Bei der Gedenkstätte Auschwitz verhält sich die Sache auch sehr kompliziert. Vereinfacht gesagt, besteht die Politik der Gedenkstätte darin, die Preise so niedrig wie möglich zu halten, um möglichst vielen Menschen einen Besuch zu ermöglichen. Klingt erst einmal gut. Das geht aber auch zu sehr großen Teilen zu Lasten der Edukatoren (wie die Guides dort heißen), die entsprechend wenig verdienen. In der Gedenkstätte, aber auch bei Führungen durchs Ehemalige Ghetto, gibt es nur in den seltensten Fällen Trinkgeld, wofür wir hier alle vollstes Verständnis haben. Ich gleiche das dann aus mit den emotional leichten Altstadtführungen, Edukatoren der Gedenkstätte, die kaum woanders führen, haben aber fast keine Trinkgelder. Das Thema ist sehr vielfältig und groß. Mein Lösungsvorschlag wäre, einen separaten Fonds in der Gedenkstätte zu bilden, der nicht für den Erhalt der Gebäude, nicht für wissenschaftliche Arbeit, nicht für Arbeit in den sozialen Medien und so weiter genutzt wird, sondern ausschließlich zur finanziellen Förderung der Edukatoren, so dass die auf einen Schlag doppelt so viel verdienen würden. Ich bin allerdings nur ein kleiner dummer Stadtführer, aber weder Politiker noch Funktionär, so dass ich keinen Einfluss darauf habe, ob das jemals umgesetzt wird.

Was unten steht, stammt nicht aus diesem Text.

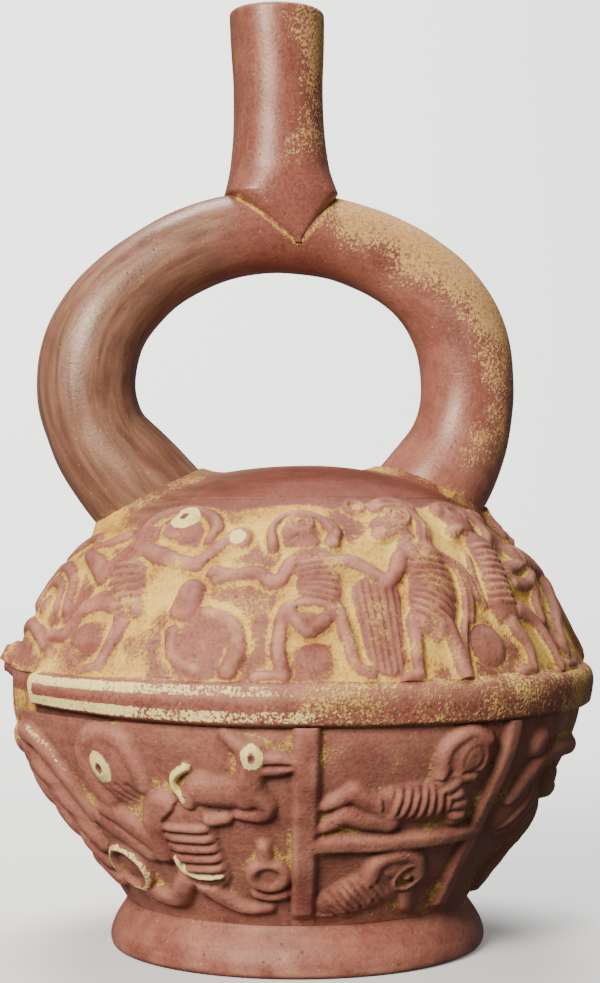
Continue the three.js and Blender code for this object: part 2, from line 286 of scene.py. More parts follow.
class Pen:
    """Draws strokes in a figure's own coordinates: degrees across from its middle, and run."""

    def __init__(self, relief, at, flip):
        self.relief, self.at, self.flip = relief, at, flip

    def _near(self, places, margin):
        """The part of the grid near some places.

        Returns its cell, each row's millimetres in a degree, each column's degrees from the
        places' middle and each row's run, then every place's own degrees and run.
        """
        relief = self.relief
        places = np.array([(self.at + self.flip * a, s) for a, s in places])
        middle = (places[:, 0].min() + places[:, 0].max()) / 2
        least = max(np.interp(places[:, 1].mean(), relief.run, relief.radius) * 0.8, 20)
        half = np.ptp(places[:, 0]) / 2 + margin / least / RADIAN
        columns = np.nonzero(np.abs(wrap(relief.azimuth - middle)) < half)[0]
        rows = np.nonzero((relief.run > places[:, 1].min() - margin)
                          & (relief.run < places[:, 1].max() + margin))[0]
        cell = np.ix_(rows, columns)
        scale = relief.radius[rows][:, None] * RADIAN
        away = wrap(relief.azimuth[columns][None] - middle)
        across = places[:, 0] - middle
        return cell, scale, away, relief.run[rows][:, None], across, places[:, 1]

    def _nearest(self, path, half, margin):
        """How far each cell near a path lies from it, in half widths of the path there.

        The half width goes from half[0] to half[1]. Also returns how far along the path the
        nearest place is, as a share of its length, and on which side the cell lies, from -1 to 1.
        """
        cell, scale, away, run, across, ups = self._near(path, margin)
        best = np.full(np.broadcast(away, run).shape, 1e9)
        share = np.zeros_like(best)
        side = np.zeros_like(best)
        pace = np.hypot(np.diff(across) * np.median(scale), np.diff(ups))
        walked = np.r_[0, np.cumsum(pace)] / pace.sum()
        for i in range(len(across) - 1):
            ax, bx = across[i] * scale, across[i + 1] * scale
            ay, by = ups[i], ups[i + 1]
            dx, dy = bx - ax, by - ay
            px, py = away * scale - ax, run - ay
            t = np.clip((px * dx + py * dy) / (dx * dx + dy * dy + 1e-9), 0, 1)
            reach = mix(half[0], half[1], mix(walked[i], walked[i + 1], t))
            apart = np.hypot(px - t * dx, py - t * dy) / reach
            nearer = apart < best
            best = np.where(nearer, apart, best)
            share = np.where(nearer, mix(walked[i], walked[i + 1], t), share)
            turn = (dx * py - dy * px) / np.sqrt(dx * dx + dy * dy + 1e-9) / reach
            side = np.where(nearer, turn, side)
        return cell, best, share, side

    def _lay(self, cell, height, inside, paint=None, bare=0.0, crease=0.0):
        relief = self.relief
        on_top = inside & (height > relief.height[cell])
        relief.crease[cell] = np.where(on_top, crease, relief.crease[cell])
        relief.height[cell] = np.maximum(relief.height[cell], height)
        if paint is not None:
            kept = relief.paint[cell]
            relief.paint[cell] = np.where(inside, paint, kept)
        if bare:
            relief.bare[cell] = np.maximum(relief.bare[cell], bare * inside)

    def roll(self, path, half, height, power=3.0, folds=0, skew=0.0, depth=0.8, flutes=0,
             paint=None, swell=1.0):
        """A roll of clay along a path, its half width and height tapering from start to end.

        Its section is height times one minus the power of the distance over the half width.
        folds are creases across it, slanted by skew; flutes are creases along it.
        """
        half = np.atleast_1d(half) * np.ones(2) + self.relief.spread * swell
        height = np.atleast_1d(height) * np.ones(2)
        if len(path) > 2:
            path = spline(path, 4 * len(path))[0]
        cell, best, share, side = self._nearest(path, half, max(half) * 1.05)
        tall = mix(height[0], height[1], share)
        crease = np.zeros_like(best)
        if folds:
            phase = (folds * share + skew * side * self.flip) % 1
            crease = depth * smooth((np.abs(2 * phase - 1) - 0.3) / 0.7)
        if flutes:
            phase = (flutes * (side + 1) / 2) % 1
            crease = depth * smooth((np.abs(2 * phase - 1) - 0.3) / 0.7)
        inside = best < 1
        self._lay(cell, tall * np.clip(1 - best ** power, 0, 1) * inside, inside, paint,
                  crease=crease * smooth((1 - best) * 3))

    def mound(self, place, half, height, power=3.0, turn=0.0, paint=None, bare=0.0):
        """A low mound on an ellipse, half across and half along, turned by some degrees."""
        wide, long = np.atleast_1d(half) * np.ones(2) + self.relief.spread * 0.4
        cell, scale, away, run, across, ups = self._near([place], max(wide, long) * 1.05)
        x, y = (away - across[0]) * scale, run - ups[0]
        c, s = math.cos(turn * RADIAN * self.flip), math.sin(turn * RADIAN * self.flip)
        apart = np.hypot((c * x + s * y) / wide, (c * y - s * x) / long)
        inside = apart < 1
        self._lay(cell, height * np.clip(1 - apart ** power, 0, 1) * inside, inside, paint, bare)

    def ring(self, place, radius, half, height, squash=1.0, paint=None):
        """A raised ring: its section is a roll at the radius."""
        cell, scale, away, run, across, ups = self._near([place], (radius + half) * 1.2)
        x, y = (away - across[0]) * scale, (run - ups[0]) / squash
        apart = np.abs(np.hypot(x, y) - radius) / half
        inside = apart < 1
        self._lay(cell, height * np.clip(1 - apart ** 2.5, 0, 1) * inside, inside, paint)

    def cut(self, path, half, depth, dark=0.0):
        """A groove along a path, cut down from whatever is there."""
        if len(path) > 2:
            path = spline(path, 3 * len(path))[0]
        cell, best, _, _ = self._nearest(path, (half, half), half * 1.3)
        cutting = np.clip(1 - best ** 2, 0, 1)
        relief = self.relief
        relief.crease[cell] = np.maximum(relief.crease[cell],
                                         depth * cutting * (relief.height[cell] > 0.2))
        relief.dark[cell] = np.maximum(relief.dark[cell], dark * cutting)

    def eye(self, place, size, height, painted=False, tall=1.0):
        """A round eye: a raised disc or ring with a small pit in its middle."""
        if painted:
            self.mound(place, (size, size * tall), height, 6, paint=1.0)
            self.ring(place, size * 0.45, size * 0.16, height + 0.15, tall, paint=1.0)
            self.mound(place, (size * 0.2, size * 0.3 * tall), height + 0.1, 6, paint=0.0)
            self.cut([place, (place[0], place[1] + 0.3)], size * 0.3, 0.6, dark=0.9)
        else:
            self.ring(place, size * 0.82, size * 0.26, height, tall)
            self.mound(place, size * 0.5, height - 0.3, 3)
            self.cut([place, (place[0], place[1] + 0.3)], size * 0.22, 0.5, dark=0.3)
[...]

vordprefect hat geschrieben:
Das überrascht mich, daß da solche Anforderungen gestellt werden, das ist ja fast schlimmer wie bei jeder Uni-Prüfung - aber ich drücke Dir für alle Fälle die Daumen!
Ja, wobei ich das
fast streichen würde. Es ist um Welten schwieriger als alle meine Uniprüfungen und auch noch schwieriger als die Stadtführerprüfung, die auch schon schwieriger als die Uniprüfungen war. Hinzu kommt, dass unter dem Schulungs- und Führungspersonal leider auch sehr unangenehme Zeitgenossen sind. Ich hatte die Hoffung, dass es nach der schriftlichen Prüfung besser wird, aber der erste methodische Workshop am Donnerstag war schon wieder traumatisierend. Nur 1 von 13 hätten bestanden, der Rest, dazu habe auch ich gezählt, durfte sich Sprüche anhören wie den, dass wir besser auf den Elektrowägelchen Touristen rumfahren sollten, aber keine guten Stadtführer wären. Eine Stadtführerin, älter als ich, sie dürfte auf die 60 zugehen, mit 35 Jahren Erfahrung im Job, hat gezittert, hätte fast geweint und wäre auch fast zusammengebrochen. Bei jedem Verständnis für Anspruch und hohe Erwartungen sollte man meiner Meinung nie, nie, nie, nie, nie und niemals die Ebene einer humanen Zusammenarbeit verlassen. So halte ich es zumindest bei allen meine Jobs und auch unbedingt gegenüber Leuten, die mir auftragsbedingt hierarchisch untergeordnet sind, wo ich Noten gebe, bezahle oder was auch immer. Ich hätte verstanden, wenn das Schulungspersonal ein Kollegenschwein angepfiffen hätte, der sich auf Kosten der anderen profilieren will. Aber so jemanden haben wir nicht. Ganz normale Stadtführer, alle gut vorbereitet, die alle ihr Bestes geben und sich kollegial verhalten, untereinander helfen und sich gegenseitig trösten.